As parents, we have to say no a lot.  No to ourselves and to our children.  A lot.  But man, in the midst of all of those nos, isn’t it refreshing to actually say yes sometimes?

That’s what The Yes by Sarah Bee and Satoshi Kitamura is all about.  In this book, the Yes is a big orange animal-ish blob that wants to do so many things like hike huge hills, climb skinny trees, and ford wide rivers.  Clustered all around the Yes though, are Nos, hundreds of Nos, all of them telling the Yes what it can’t do, where it shouldn’t go, what is too dangerous to attempt.  But in the end, the Yes keeps right on going, ignoring the multitude of Nos that seek to bring it down.

It’s a wonderful, empowering message for kids.  Lots of people will tell you no throughout your life, but if you want something badly enough and are willing to fight for it, you can do it.  Ignoring those Nos may be the hardest thing that you ever have to do, but as the book says, in the end, all of those Nos are puny little things, completely unequal to the task of bringing down a determined YES.

It’s a great message for kids, but I believe that this book is also great for parents (these types of books make the best children’s books, right?).  After I read it to Luke (age 5 now!), I realized that I had a lot to learn from the Yes.  As summer vacation started, Luke and Brynn (age 2) had to figure out how to be together all. day. long.  And I found myself saying (well, more accurately “loudly exclaiming”) “Nooooo!”  all. day. long.  It was exhausting, and no one was having much fun.  After reading The Yes, I made a pact with myself: say “yes” at least once a day, per kid.  It doesn’t sound like much, but it was a start, and it began to change the tenor of our summer.

One Yes.  That’s all it took to make everyone just a little bit happier, a little more content, which slowly snowballed into more and more moments of peace…and more Yeses.

Did I mention that The Yes is also a great picture book in general?  The prose reminds me of e.e. cummings poetry, with made-up words that don’t quite make sense but then kind of do.  A little bit like Dr. Seuss, but with a more serious tone.  There is repetition as the Yes tries thing after thing, and the illustrations are artistically done, not cartoony.

I really enjoyed this book, clearly, and Luke really liked it as well…especially when he got to shout, “YES!”

Happy Reading!


Flying with Ladybug Girl and Bumblebee Boy




Being one’s self.

These are the rock solid underpinnings of the Ladybug Girl series by David Soman and Jacky Davis that, as a mom, make me love the books.

But both of my kids (Luke, age 4.5 and Brynn, age 23 months) love them as well, and here’s why:

Ladybug Girl, aka Lulu, dresses in a tutu and defeats playground monsters.

She wears red wings with black spots and braves sharks at the bottom of puddles.

She helps neighbors carry in their groceries and can count up to infinity.

She is kind, imaginative, and intrepid, but she is not infallible.

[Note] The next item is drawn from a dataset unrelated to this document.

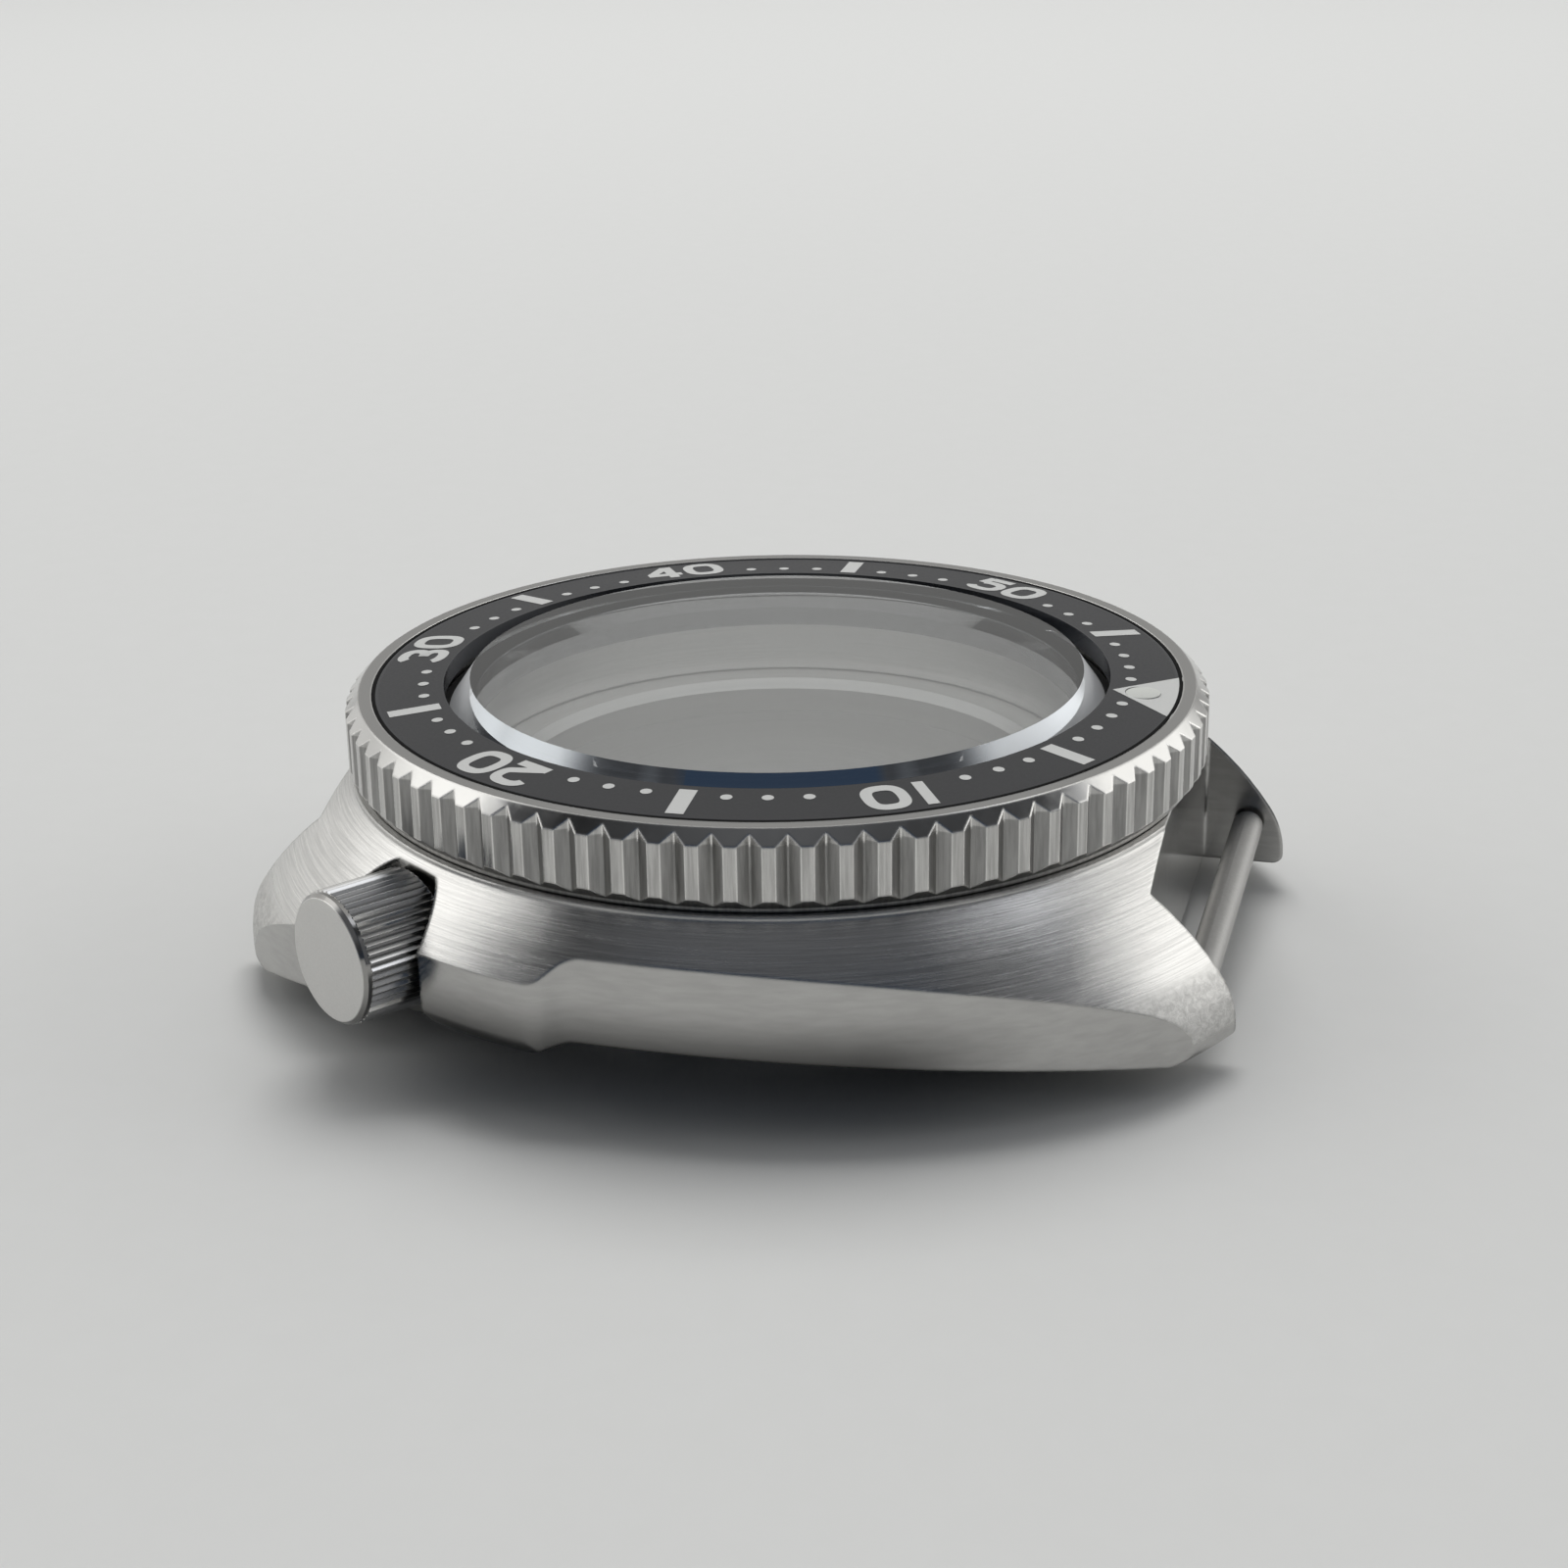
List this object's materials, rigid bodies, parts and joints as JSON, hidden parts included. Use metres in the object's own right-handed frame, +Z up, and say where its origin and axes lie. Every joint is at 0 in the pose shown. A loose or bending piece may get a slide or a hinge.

She makes mistakes when dealing with her friends, she gets frustrated when playing with Bumblebee Boy, and she’s not quite sure the ocean is safe when she first encounters it.

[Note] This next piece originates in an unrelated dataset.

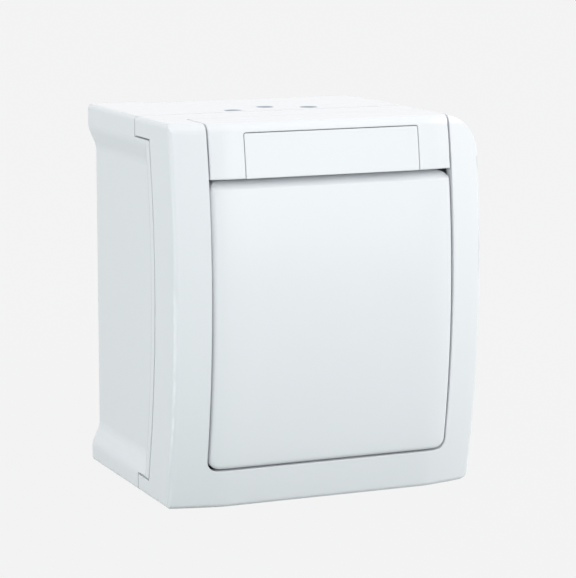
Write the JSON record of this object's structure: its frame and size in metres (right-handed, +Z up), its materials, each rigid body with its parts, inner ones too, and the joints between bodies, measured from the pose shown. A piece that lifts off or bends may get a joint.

In the lives of my children, these traits and experiences are very real.  Luke and Brynn enjoy watching Lulu overcome her fears and work through problems, and she teaches them how to engage with the world of big scary things and friends who have their own minds.  Luke, in particular, is at the point where he needs more complex social stories that mirror the situations that he’s encountering at preschool, and these books are perfect for him.

At the moment, Luke is enjoying the following books in the series:

  Ladybug Girl and Bumblebee Boy: About two friends negotiating what and how to play–very important budding skills for preschoolers and Kindergartners.

  The Amazing Adventures of Bumblebee Boy: About older brother Sam learning to play with his younger brother–Luke and Brynn are likewise discovering the pains and joys of playing with a sibling.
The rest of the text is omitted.